** WHAT THE EXERCISE ASKS **
Copy the listing below line for line, starting at its first line and ending with the line that has "return sweep(section *" in it. Add nothing.
start DATA
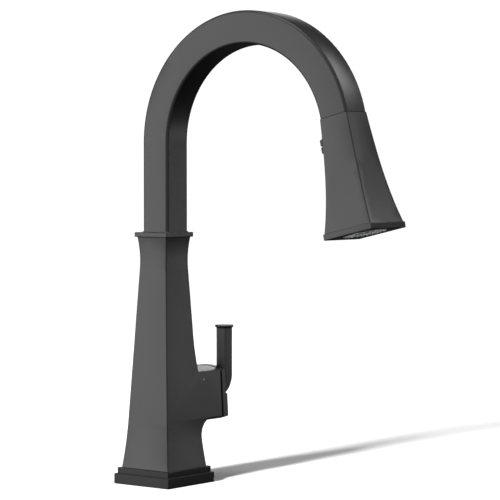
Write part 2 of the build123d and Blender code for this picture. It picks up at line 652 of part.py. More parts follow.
def sleeve_rings():
    outer = SLEEVE_RADIUS + RUNNING - SEAL_GAP
    return Compound(children=[o_ring(outer, 1.1, height) for height in sleeve_ring_heights()])


def retaining_clip():
    bottom, top = clip_span()
    clip = ring(BUSHING_RADIUS - FREE, SLEEVE_RADIUS - 0.9, bottom, top)
    return clip - Pos(BUSHING_RADIUS, 0, (bottom + top) / 2) * Box(6, 8, 4)


def dock_insert():
    """The plastic socket in the spout's end that centres the hose and holds the magnet."""
    path = arch(ARCH_SWEEP - DOCK_SWEEP, ARCH_SWEEP)
    insert = along(path, TUBE_BORE - 2 * FIT, TUBE_CORNER - TUBE_WALL / 2)
    return insert - on_head_axis(disc(DOCK_BORE, -20, 20)) - dock_magnet(FIT / 2)


def dock_magnet(grow=0.0):
    top = DOCK_SKIN + DOCK_MAGNET_HEIGHT
    return on_head_axis(ring(DOCK_MAGNET_OUTER + grow, DOCK_MAGNET_INNER - grow, DOCK_SKIN - grow, top + grow))


# --- hose ------------------------------------------------------------------------------------
def on_head_axis(shape):
    """Place a shape made round the Z axis, with the seam at z = 0, on the docked spray head's axis."""
    return Pos(0, SEAM_Y, SEAM_Z) * Rot(-HEAD_TILT, 0, 0) * shape


def pull_down_hose():
    """The hose as it lies in the faucet: up the column, round the arch and down to its ferrule."""
    radius = -SEAM_Y / (1 - math.cos(math.radians(ARCH_SWEEP)))
    top = SEAM_Z - radius * math.sin(math.radians(ARCH_SWEEP))
    lead = FERRULE_LENGTH + FREE + HOSE_RADIUS * FERRULE_LENGTH / radius
    end_of_arch = ARCH_SWEEP - math.degrees(lead / radius)
    rise = Line((0, 0, -SHANK_REACH + 6), (0, 0, top))
    turn = math.radians(end_of_arch)
    bend_end = (0, -radius + radius * math.cos(turn), top + radius * math.sin(turn))
    half = turn / 2
    bend = ThreePointArc((0, 0, top), (0, -radius + radius * math.cos(half), top + radius * math.sin(half)), bend_end)
    path = Wire([rise, bend])
    section = Plane(origin=path @ 0, z_dir=path % 0)
    return sweep(section * Circle(HOSE_RADIUS), path=path)


def hose_fitting():
    """The crimped ferrule on the hose's end and the ball that the spray head turns on."""
    fitting = disc(FERRULE_RADIUS, FREE, FERRULE_LENGTH)
    fitting += disc(BALL_NECK, -BALL_DEPTH, FREE)
    fitting += Pos(0, 0, -BALL_DEPTH) * Sphere(BALL_RADIUS)
    return on_head_axis(fitting - disc(2.4, -BALL_DEPTH - BALL_RADIUS - 1, FERRULE_LENGTH - 2))


# --- spray head ------------------------------------------------------------------------------
def head_outline(inset=0.0):
    """The right-hand side of the head's shell, from its skirt up to its shoulder."""
    points = [(SKIRT_HALF, SHELL_LENGTH)] + [(half, length) for length, half in reversed(HEAD_FLARE)]
    points += [(SHOULDER_HALF, 0)]
    return [Spline([(half - inset, 0, -length) for half, length in points])]


def head_shell():
    shell = four_sided(head_outline()) & block(4 * RIM_HALF, -SHELL_LENGTH, -HEAD_SEAM)
    shell = fillet(upright_edges(shell), HEAD_EDGE)
    cavity = four_sided(head_outline(HEAD_WALL)) & block(4 * RIM_HALF, -SHELL_LENGTH - 1, -HEAD_SEAM - HEAD_ROOF)
    shell -= cavity
    shell -= disc(INLET_RADIUS + FIT, -HEAD_ROOF - 2, 1)
    shell -= dock_plate_ring(FIT / 2) + Pos(0, 0, 1) * dock_plate_ring(FIT / 2)
    window_half = ROCKER_HALF_WIDTH + FREE
    tall = ROCKER_BOTTOM - ROCKER_TOP + 2 * FREE + 0.5
    window = Box(2 * window_half, 12, tall, align=(Align.CENTER, Align.MIN, Align.CENTER))
    shell -= Pos(0, ROCKER_BACK - 2 * FREE, -ROCKER_MIDDLE) * window
    for side in (-1, 1):
        ear = Box(ROCKER_EAR, 15.0 - KNUCKLE_BACK, 2 * KNUCKLE_HALF + 1)
        place = side * (window_half + ROCKER_EAR / 2)
        shell += Pos(place, (15.0 + KNUCKLE_BACK) / 2, -ROCKER_MIDDLE) * ear
    return on_head_axis(shell - rocker_axle(ROCKER_PIN_RADIUS + FIT / 2, FIT / 2))


def rocker_axle(radius, grow=0.0):
    half = ROCKER_HALF_WIDTH + FREE + ROCKER_EAR - 0.2 + grow
    return Pos(0, ROCKER_PIN_OFFSET, -ROCKER_MIDDLE) * Rot(0, 90, 0) * Cylinder(radius, 2 * half)


def dock_plate_ring(grow=0.0):
    return ring(DOCK_MAGNET_OUTER + grow, DOCK_MAGNET_INNER - grow, -HEAD_SEAM - 1.5 - grow, -HEAD_SEAM)


def head_rim():
    rim = block(2 * RIM_HALF, -HEAD_LENGTH, -SHELL_LENGTH, RIM_EDGE)
    rim = fillet([e for e in rim.edges() if e.bounding_box().size.Z < 0.01], RIM_EDGE * 0.9)
    return on_head_axis(rim - disc(FACE_RADIUS + FIT, -HEAD_LENGTH - 1, -SHELL_LENGTH + 1))


def nozzle_places():
    return [(radius, 360 * index / count) for radius, count in NOZZLE_RINGS for index in range(count)]


def at_nozzles(shape):
    return [Rot(0, 0, angle) * Pos(radius, 0, 0) * shape for radius, angle in nozzle_places()]


def spray_face():
    face = disc(FACE_RADIUS, -FACE_BOTTOM, -FACE_TOP) - disc(STREAM_RADIUS + FIT, -FACE_BOTTOM - 1, -FACE_TOP + 1)
    return on_head_axis(face - at_nozzles(disc(NOZZLE_RADIUS + FIT / 2, -FACE_BOTTOM - 1, -FACE_TOP + 1)))


def nozzle_mat():
    mat = ring(FACE_RADIUS - 0.6, STREAM_RADIUS + 0.8, -FACE_TOP, -MAT_TOP)
    tip = -FACE_BOTTOM - NOZZLE_LENGTH
    nozzle = disc(NOZZLE_RADIUS, tip + 0.6, -FACE_TOP)
    nozzle += Pos(0, 0, tip + 0.3) * Cone(NOZZLE_RADIUS - 0.3, NOZZLE_RADIUS, 0.6)
    return on_head_axis(mat + at_nozzles(nozzle))


def stream_outlet():
    """The aerator in the middle of the spray face."""
    outlet = ring(STREAM_RADIUS, STREAM_RADIUS - 1.2, -FACE_BOTTOM - 0.8, -MAT_TOP)
    outlet += disc(STREAM_RADIUS - 1, -FACE_BOTTOM + 0.6, -FACE_BOTTOM + 1.6)
    for count, radius in ((6, 2.2), (12, 4.5)):
        for index in range(count):
            outlet -= Rot(0, 0, 360 * index / count) * Pos(radius, 0, 0) * disc(0.6, -FACE_BOTTOM, -FACE_BOTTOM + 2)
    return on_head_axis(outlet)


def head_inlet():
    """The socket that holds the hose's ball, and the pipe below it to the diverter."""
    inlet = disc(INLET_RADIUS, -INLET_SOCKET, -HEAD_SEAM) + disc(INLET_NARROW, -BLOCK_TOP, -INLET_SOCKET)
    inlet -= Pos(0, 0, -BALL_DEPTH) * Sphere(BALL_RADIUS + FREE)
    inlet -= disc(INLET_MOUTH, -BALL_DEPTH, 1)
    return on_head_axis(inlet - disc(CHECK_RADIUS + FIT, -BLOCK_TOP - 1, -BALL_DEPTH))


def check_valve():
    bottom = -BLOCK_TOP + 1
    valve = ring(CHECK_RADIUS, CHECK_RADIUS - 1, bottom, bottom + CHECK_LENGTH)
    return on_head_axis(valve + disc(CHECK_RADIUS - 1.6, bottom + 2, bottom + 6) + ring(CHECK_RADIUS, 1, bottom, bottom + 1))


def diverter_block():
    body = disc(BLOCK_RADIUS, -BLOCK_BOTTOM, -BLOCK_TOP) - disc(BLOCK_BORE, -BLOCK_BOTTOM - 1, -BLOCK_TOP + 1)
    spool_bore = disc(SPOOL_RADIUS + RUNNING, -SPOOL_BOTTOM - 3, -BLOCK_TOP + 1)
    body -= Pos(0, SPOOL_OFFSET, 0) * spool_bore
    body -= Pos(0, SPOOL_OFFSET / 2, -SPOOL_BOTTOM) * Box(2, SPOOL_OFFSET, 3)
    return on_head_axis(body)


def spray_chamber():
    """The bell that spreads the water from the diverter over the spray face."""
    top, bottom = -BLOCK_BOTTOM, -MAT_TOP
    middle = (top + bottom) / 2
    bell = Pos(0, 0, middle) * Cone(FACE_RADIUS, BLOCK_RADIUS, top - bottom)
    hollow = Cone(FACE_RADIUS - CHAMBER_WALL, BLOCK_RADIUS - CHAMBER_WALL - 4, top - bottom)
    bell -= Pos(0, 0, middle - CHAMBER_WALL) * hollow
    return on_head_axis(bell - disc(BLOCK_BORE, bottom, top + 1))


def diverter_spool():
    spool = disc(SPOOL_RADIUS, -SPOOL_BOTTOM, -SPOOL_TOP)
    groove = ring(SPOOL_RADIUS + 1, SPOOL_WAIST, -ROCKER_MIDDLE - SPOOL_GROOVE / 2, -ROCKER_MIDDLE + SPOOL_GROOVE / 2)
    spool -= groove
    for height in spool_ring_heights():
        spool -= ring(SPOOL_RADIUS + 1, SPOOL_RADIUS - 0.7, height - 0.6, height + 0.6)
    return on_head_axis(Pos(0, SPOOL_OFFSET, 0) * spool)


def spool_ring_heights():
    return (-BLOCK_TOP - 5, -BLOCK_TOP - 12)


def spool_rings():
    outer = SPOOL_RADIUS + RUNNING - SEAL_GAP
    rings = [on_head_axis(Pos(0, SPOOL_OFFSET, 0) * o_ring(outer, 0.7, height)) for height in spool_ring_heights()]
    return Compound(children=rings)


def mode_rocker():
    """The two-ended button on the back of the head, with the fork that moves the diverter's spool."""
    depth, tall = ROCKER_FACE - ROCKER_BACK, ROCKER_BOTTOM - ROCKER_TOP
    button = Box(2 * ROCKER_HALF_WIDTH, depth, tall)
    button = fillet(button.edges().filter_by(Axis.Y) + button.faces().sort_by(Axis.Y)[-1].edges(), ROCKER_EDGE)
    button = Pos(0, ROCKER_BACK + depth / 2, 0) * button
    knuckle = Box(2 * ROCKER_HALF_WIDTH - 1, 3, 2 * KNUCKLE_HALF, align=(Align.CENTER, Align.MIN, Align.CENTER))
    button += Pos(0, KNUCKLE_BACK, 0) * knuckle
    reach = SPOOL_OFFSET - 0.3
    tongue = Box(2 * TONGUE_HALF, KNUCKLE_BACK + 1 - reach, TONGUE_THICKNESS, align=(Align.CENTER, Align.MIN, Align.CENTER))
    slot = Box(2 * (SPOOL_WAIST + FREE), 2 * (SPOOL_WAIST + FREE) + 1, 4)
    button += Pos(0, reach, 0) * tongue
    button -= Pos(0, SPOOL_OFFSET, 0) * slot
    place = Pos(0, 0, -ROCKER_MIDDLE)
    return on_head_axis(place * button - rocker_axle(ROCKER_PIN_RADIUS + RUNNING, 1))


PARTS = {
    "base_plinth": base_plinth,
    "deck_gasket": gasket_ring,
    "base_screws": lambda: Compound(children=at_screws(base_screw())),
    "mounting_shank": mounting_shank,
    "column_body": column_body,
    "index_pin": index_blank,
    "hose_guide": hose_guide,
    "swivel_bushing": swivel_bushing,
    "collar": collar,
    "cartridge_housing": cartridge_housing,
    "cartridge_nut": cartridge_nut,
    "fixed_ceramic_disc": fixed_disc,
    "moving_ceramic_disc": moving_disc,
    "port_nipples": port_nipples,
    "cartridge_spindle": spindle,
    "hub_plate": hub_plate,
    "hub_screws": lambda: Compound(children=hub_screws()),
    "lever_pivot_pin": pivot_pin,
    "lever": lever,
    "lever_stem": lever_stem,
    "lever_screw": lever_screw,
    "lever_cap": lever_cap,
    "spout_tube": spout_tube,
    "spout_sleeve": spout_sleeve,
    "sleeve_o_rings": sleeve_rings,
    "retaining_clip": retaining_clip,
    "dock_insert": dock_insert,
    "dock_magnet": dock_magnet,
    "pull_down_hose": pull_down_hose,
    "hose_fitting": hose_fitting,
    "head_shell": head_shell,
    "dock_plate": lambda: on_head_axis(dock_plate_ring()),
    "head_rim": head_rim,
    "spray_face": spray_face,
    "nozzle_mat": nozzle_mat,
    "stream_outlet": stream_outlet,
    "head_inlet": head_inlet,
    "check_valve": check_valve,
    "diverter_block": diverter_block,
    "spray_chamber": spray_chamber,
    "diverter_spool": diverter_spool,
    "spool_o_rings": spool_rings,
    "mode_rocker": mode_rocker,
    "rocker_pin": lambda: on_head_axis(rocker_axle(ROCKER_PIN_RADIUS)),
}

os.makedirs("parts", exist_ok=True)
for node, make in PARTS.items():
    export_step(make(), f"parts/{node}.step")
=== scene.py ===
"""A pull-down kitchen faucet: finishes, fine pieces and a studio round the fixed CAD frame."""

import math

import bpy
from mathutils import Matrix, Vector


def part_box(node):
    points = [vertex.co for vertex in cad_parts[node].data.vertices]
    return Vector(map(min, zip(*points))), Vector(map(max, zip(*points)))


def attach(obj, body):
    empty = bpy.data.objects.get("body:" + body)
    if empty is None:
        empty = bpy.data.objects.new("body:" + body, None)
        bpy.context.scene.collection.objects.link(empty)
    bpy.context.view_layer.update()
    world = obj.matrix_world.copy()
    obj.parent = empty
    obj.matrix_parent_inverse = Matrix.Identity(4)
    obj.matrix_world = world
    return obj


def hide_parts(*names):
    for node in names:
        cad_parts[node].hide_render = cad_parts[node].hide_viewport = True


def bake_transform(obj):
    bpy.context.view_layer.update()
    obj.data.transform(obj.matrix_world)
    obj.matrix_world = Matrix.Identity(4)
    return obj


bl_info = {
    "name": "Pull-down kitchen faucet",
    "version": (1, 0, 0),
    "blender": (4, 5, 0),
    "location": "3D View > Sidebar > Faucet",
    "description": "Builds the looks of a pull-down kitchen faucet round its CAD frame",
    "category": "Object",
}

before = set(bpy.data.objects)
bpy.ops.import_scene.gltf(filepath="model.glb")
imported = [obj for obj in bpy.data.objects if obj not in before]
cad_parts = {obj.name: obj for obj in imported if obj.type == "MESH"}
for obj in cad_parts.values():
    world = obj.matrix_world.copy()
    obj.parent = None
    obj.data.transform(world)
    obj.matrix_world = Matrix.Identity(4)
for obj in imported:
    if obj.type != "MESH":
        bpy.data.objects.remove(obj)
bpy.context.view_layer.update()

MM = 0.001
HEAD_TILT = math.radians(13)
HEAD_DOWN = Vector((0, -math.sin(HEAD_TILT), -math.cos(HEAD_TILT)))
SEAM = Vector((0, -195.633, 324.390)) * MM         # where the head meets the spout, on the head's axis
VALVE_HEIGHT = 76.6 * MM                           # of the valve and the handle's axis
BOSS_FRONT = 54.62 * MM                            # just in front of the boss, where the hub's ring starts
LEG_FORWARD = 1.75 * MM                            # the spout stands this far in front of its swivel axis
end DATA
** EXERCISE SOLUTION **
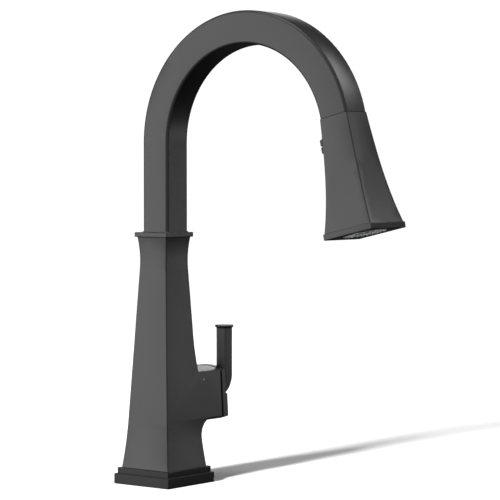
Write part 2 of the build123d and Blender code for this picture. It picks up at line 652 of part.py. More parts follow.
def sleeve_rings():
    outer = SLEEVE_RADIUS + RUNNING - SEAL_GAP
    return Compound(children=[o_ring(outer, 1.1, height) for height in sleeve_ring_heights()])


def retaining_clip():
    bottom, top = clip_span()
    clip = ring(BUSHING_RADIUS - FREE, SLEEVE_RADIUS - 0.9, bottom, top)
    return clip - Pos(BUSHING_RADIUS, 0, (bottom + top) / 2) * Box(6, 8, 4)


def dock_insert():
    """The plastic socket in the spout's end that centres the hose and holds the magnet."""
    path = arch(ARCH_SWEEP - DOCK_SWEEP, ARCH_SWEEP)
    insert = along(path, TUBE_BORE - 2 * FIT, TUBE_CORNER - TUBE_WALL / 2)
    return insert - on_head_axis(disc(DOCK_BORE, -20, 20)) - dock_magnet(FIT / 2)


def dock_magnet(grow=0.0):
    top = DOCK_SKIN + DOCK_MAGNET_HEIGHT
    return on_head_axis(ring(DOCK_MAGNET_OUTER + grow, DOCK_MAGNET_INNER - grow, DOCK_SKIN - grow, top + grow))


# --- hose ------------------------------------------------------------------------------------
def on_head_axis(shape):
    """Place a shape made round the Z axis, with the seam at z = 0, on the docked spray head's axis."""
    return Pos(0, SEAM_Y, SEAM_Z) * Rot(-HEAD_TILT, 0, 0) * shape


def pull_down_hose():
    """The hose as it lies in the faucet: up the column, round the arch and down to its ferrule."""
    radius = -SEAM_Y / (1 - math.cos(math.radians(ARCH_SWEEP)))
    top = SEAM_Z - radius * math.sin(math.radians(ARCH_SWEEP))
    lead = FERRULE_LENGTH + FREE + HOSE_RADIUS * FERRULE_LENGTH / radius
    end_of_arch = ARCH_SWEEP - math.degrees(lead / radius)
    rise = Line((0, 0, -SHANK_REACH + 6), (0, 0, top))
    turn = math.radians(end_of_arch)
    bend_end = (0, -radius + radius * math.cos(turn), top + radius * math.sin(turn))
    half = turn / 2
    bend = ThreePointArc((0, 0, top), (0, -radius + radius * math.cos(half), top + radius * math.sin(half)), bend_end)
    path = Wire([rise, bend])
    section = Plane(origin=path @ 0, z_dir=path % 0)
    return sweep(section * Circle(HOSE_RADIUS), path=path)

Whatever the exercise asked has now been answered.